Além da horta, cujos primeiros plantios foram feitos em 2019, são realizadas diversas iniciativas da comunidade na parte construída do espaço, que conta com cinco salas, incluindo eventos e ações de apoio a pessoas em situação de vulnerabilidade, que já atenderam a cerca de 200 famílias. Também há planos para expansão das atividades, incluindo turismo de base comunitária, abrangendo regiões como a da Basílica de Santo Antônio e do Parque da Fonte Grande.
“A gente vai continuar tocando o projeto, mas agora com dificuldades. Teremos que comprar terra, porque hoje a gente não tem um terreno para a produção do húmus para fertilizar. Também estamos sem espaço para realizar as oficinas. Mas a luta continua”, afirma Viviane.
Atuação da Defensoria
No último dia 8 de fevereiro, o Núcleo de Defesa Agrária e Moradia da Defensoria Pública do Espírito Santo (Nudam/DPES) solicitou que a gestão do preito Lorenzo Pazolini (Republicanos) suspendesse a obra de macrodrenagem. A solicitação foi feita em um ofício que apresenta um requerimento para a cessão do imóvel público para a comunidade.
A Defensoria também solicitou, no mesmo documento, que seja realizada uma audiência pública para discussão do projeto de macrodrenagem e sobre alternativas de permanência da horta comunitária.

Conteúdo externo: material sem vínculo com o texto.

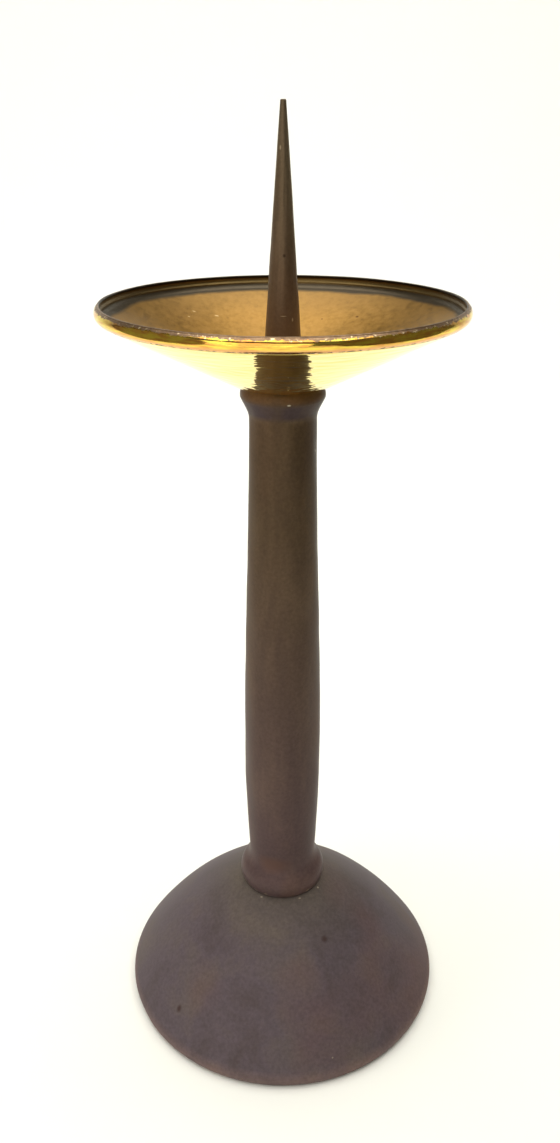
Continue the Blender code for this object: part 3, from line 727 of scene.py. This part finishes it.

No último dia 2 de fevereiro, o Nudam também encaminhou ofícios ao Instituto de Defesa Agropecuária e Florestal do Espírito Santo (Idaf) e às secretarias municipal e estadual de Meio Ambiente (Semmam e Seama), questionando se o espaço é uma Área de Preservação Ambiental (APA) constituída.

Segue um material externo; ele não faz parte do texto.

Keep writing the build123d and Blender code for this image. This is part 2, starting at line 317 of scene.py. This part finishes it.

Antes ainda, no dia 16 de janeiro, o Núcleo tinha requisitado à Secretaria Municipal de Obras (Semob) “esclarecimentos acerca da obra projetada para a região onde está localizada a horta comunitária de Santa Tereza, com envio do projeto executivo e cronograma da realização das fases da obra”. Também foi perguntado se “a prefeitura de Vitória pretende realocar o projeto da horta comunitária para outro local”.
Histórico do projeto
A horta comunitária de Santa Tereza foi criada no espaço de 51 mil metros quadrados de uma antiga estação da Companhia Espírito-Santense de Saneamento (Cesan), que estava desativada há mais de dez anos. O local foi cedido à comunidade em 2018, quando começaram os projetos, após uma mobilização que data de 2006.

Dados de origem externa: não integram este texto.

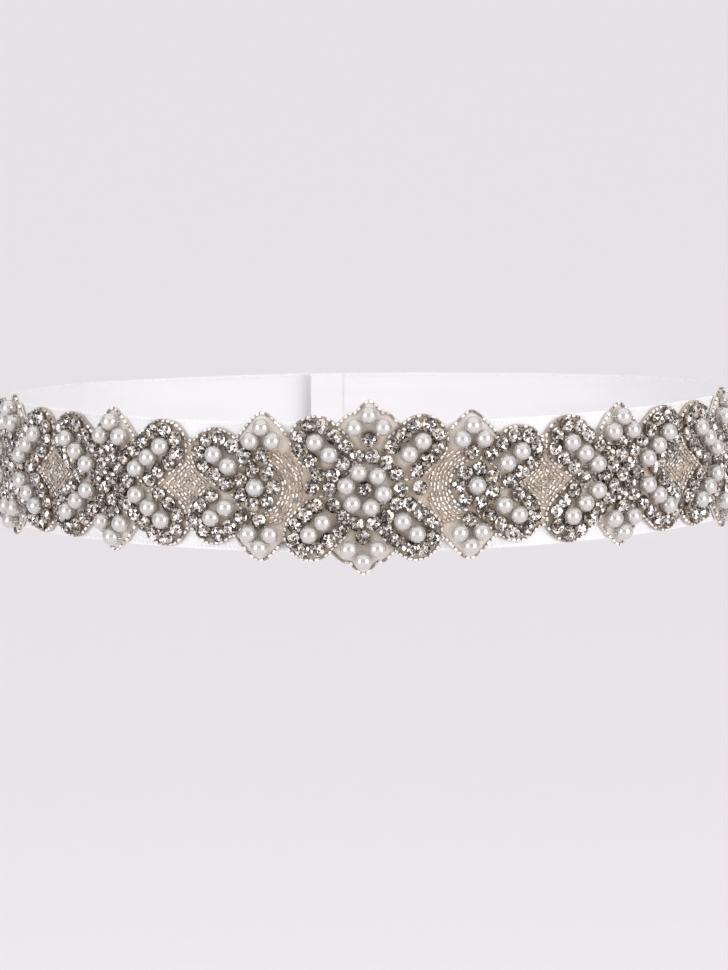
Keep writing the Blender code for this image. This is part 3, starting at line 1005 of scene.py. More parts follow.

Apesar disso, a Defensoria obteve a informação, em 2022, de que a Cesan devolveu o terreno ao município em 2019, e não foi lavrado o termo de cessão de uso à comunidade. Atualmente, a associação de moradores local está sem representação formal, o que dificulta os trâmites burocráticos.
“De fato, a prefeitura se recusa a formalizar a cessão de uso sem representação formal por parte da associação (regularidade do CNPJ). Assim, a horta não consegue regularizar o fornecimento de água e energia”, disse a DPES em nota a Século Diário.
No fim de 2023, os moradores foram pegos de surpresa quando souberam da obra de macrodrenagem. Apesar de a gestão de Pazolini alegar que haverá espaço para a horta, segundo os moradores, o projeto prevê apenas uma pequena área de 8 metros quadrados.
A Prefeitura de Vitória tem alegado que a obra de macrodrenagem beneficiará moradores dos bairros Mário Cypreste, Santo Antônio, Inhanguetá, Estrelinha, Grande Vitória, Universitário e Santa Tereza, com a construção de um dos dois reservatórios de contenção de águas das chuvas do sistema de macrodrenagem da Grande Santo Antônio. Entretanto, a comunidade reclama da falta de diálogo por parte da administração municipal.
‘Forte viés socioambiental’
Questionada novamente por Século Diário, a Prefeitura de Vitória encaminhou nota com as mesmas informações já passadas anteriormente, sem responder aos questionamentos sobre a situação atual. Segundo a nota, “o projeto em questão passou pelo licenciamento ambiental e possíveis supressões de vegetação poderão ser executadas para a realização dessa benfeitoria, que possui forte viés socioambiental”.
A prefeitura argumenta ainda que “dialoga com a comunidade desde abril de 2023”, e que “o projeto da horta comunitária não acabará e que técnicos da empresa responsável pelas obras da macrodrenagem já foram ao local com os representantes da horta a fim de apresentar o novo espaço da horta comunitária, após a construção do reservatório”. Segundo a prefeitura, o projeto do novo espaço, que terá uma casa de apoio, foi apresentado por meio de “plantas técnicas e fotos em 3D”.
A nota ressalta ainda que “o terreno em questão é de propriedade do município”, e que “o investimento na obra é de R$ 139 milhões, com recursos próprios, e tem como objetivo minimizar o risco de alagamentos em 18 bacias de drenagem da região. Os constantes alagamentos são fruto de ocupações irregulares sobre manguezais aterrados a partir do final da década dos anos 80 até o início dos anos 2000”.